Rep. Barry Loudermilk (R-Ga.), chairman of the House Administration Subcommittee on Oversight, is leading an investigation of the dissolved Jan. 6 select committee and security failures surrounding the riot.
The probe is in its beginning stages, Loudermilk said Wednesday.
“We’ve got to get through the documents. We need to do some interviews with people. But at some point, we will have some hearings,” Loudermilk said, also adding the panel is reviewing video from Jan. 6, 2021.
The House Administration Committee has set up a “Capitol Security Info” portal on its website to collect tips from “individuals with knowledge of the events of January 6th and the Select Committee” about the security of the Capitol, delay in support from the National Guard and more.
“We need to give a serious, in-depth investigation into what happened that day, which the J6 committee didn’t do. We need to know, where were the security failures … as well as what do we need to do to fix it?” Loudermilk said.
Loudermilk was unsure if he will aim to talk to any members of the Jan. 6 select committee – and if he does, whether subpoenas would be on the table.
“I would hope that, you know, they’d just come and talk. This is not going to be a gotcha. This is getting to the truth,” Loudermilk said.

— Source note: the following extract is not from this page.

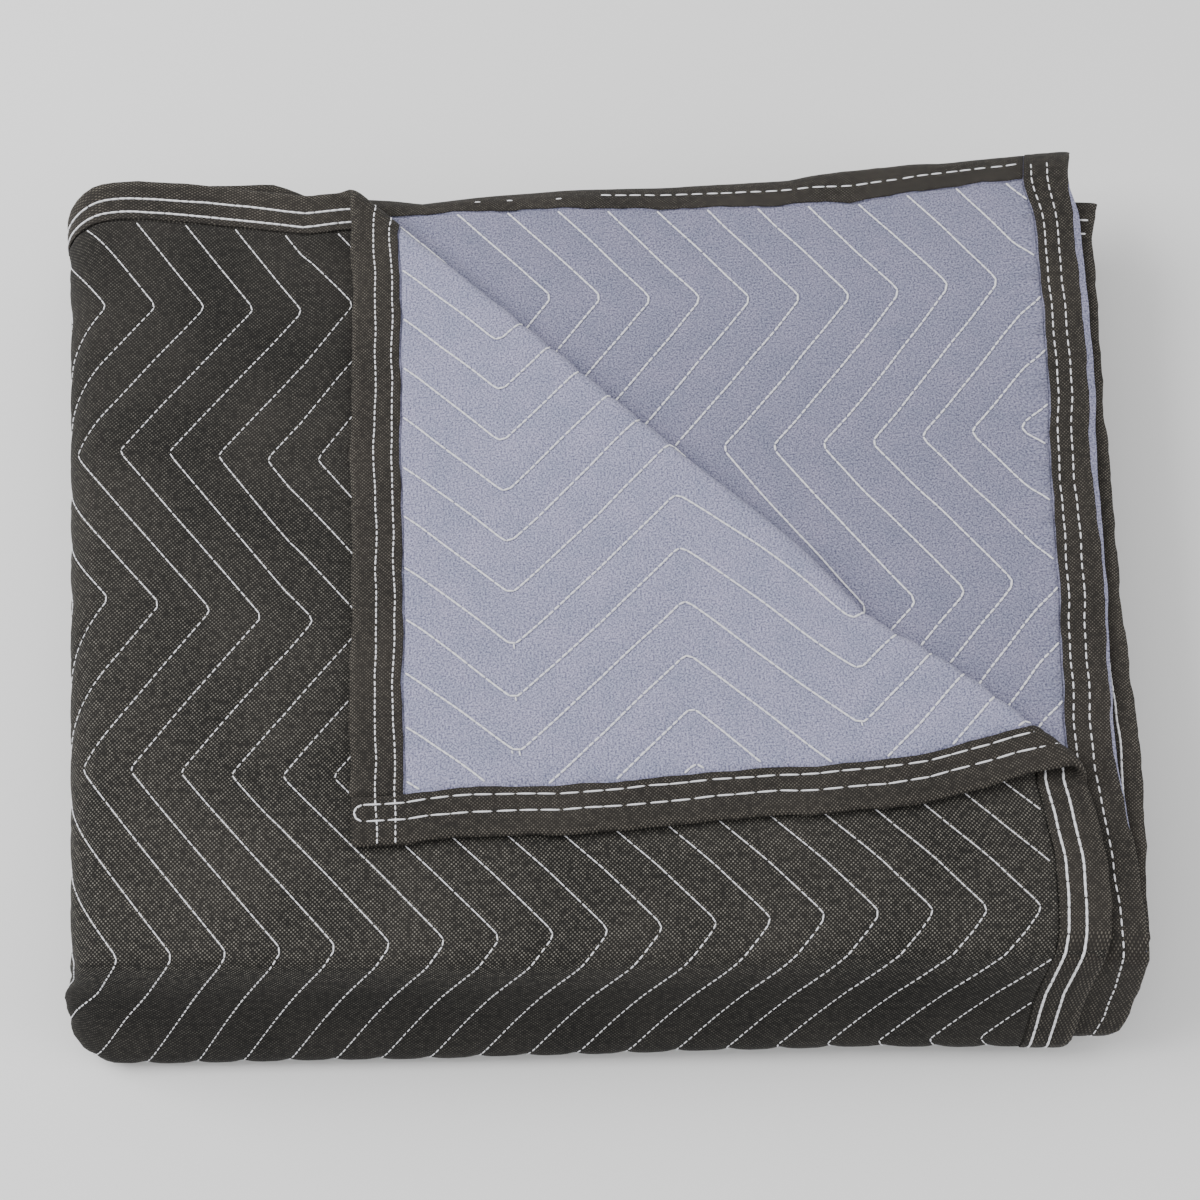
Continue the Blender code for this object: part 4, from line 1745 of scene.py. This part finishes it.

Republicans have long criticized the Jan. 6 Select Committee, which disbanded at the end of the last Congress, for placing large focus on former President Trump’s role in the Jan. 6 riots rather than on the security posture of the Capitol on that day.
In December, the Republicans who were originally selected by now-Speaker Kevin McCarthy (R-Calif.) to sit on the Jan. 6 select committee — then-Speaker Nancy Pelosi (D-Calif.) shot down his choices — released a counter-report about security failures. That report largely focused on changes to Capitol Police security protocols leading up to Jan. 6.
A bipartisan Senate report in 2021 also focused on the security, planning and response failures relating to the Jan. 6 attack.
Loudermilk has some personal beef with the select committee, which asked him to sit for voluntarily interview to discuss a tour he gave to constituents in a House office buildings on Jan. 5, 2021. Loudermilk did not sit for the interview.
Video shared by the committee claimed that one of the men from that tour marched toward the Capitol on Jan. 6, saying: “There’s no escape Pelosi, Schumer, Nadler. We’re coming for you.”
Loudermilk’s office last year shared a letter from the Capitol Police chief saying of its own review of the footage: “We do not consider any of the activities we observed as suspicious.”
Loudermilk appeared on Fox News host Tucker Carlson’s show this week as a part of a segment revealing never-before-seen security footage from Jan. 6, after McCarthy granted Carlson access to the footage.
House Majority Leader Steve Scalise (R-La.) said Wednesday that Democrats owe Loudermilk an apology.
“They implied things about him that weren’t true that those tapes revealed,” Scalise said.
Rep. Bennie Thompson (D-Miss.), who was chairman of the committee, declined to offer an apology to Loudermilk on Wednesday.
“All he had to do was come and testify before the committee and we could have cleared it up,” Thompson said, also denying that the select committee implied that Loudermilk helped insurrectionists by giving the tour.
Thompson also said that he was not concerned about GOP oversight of the committee’s activities.
“We concluded our works, and we move on,” Thompson said.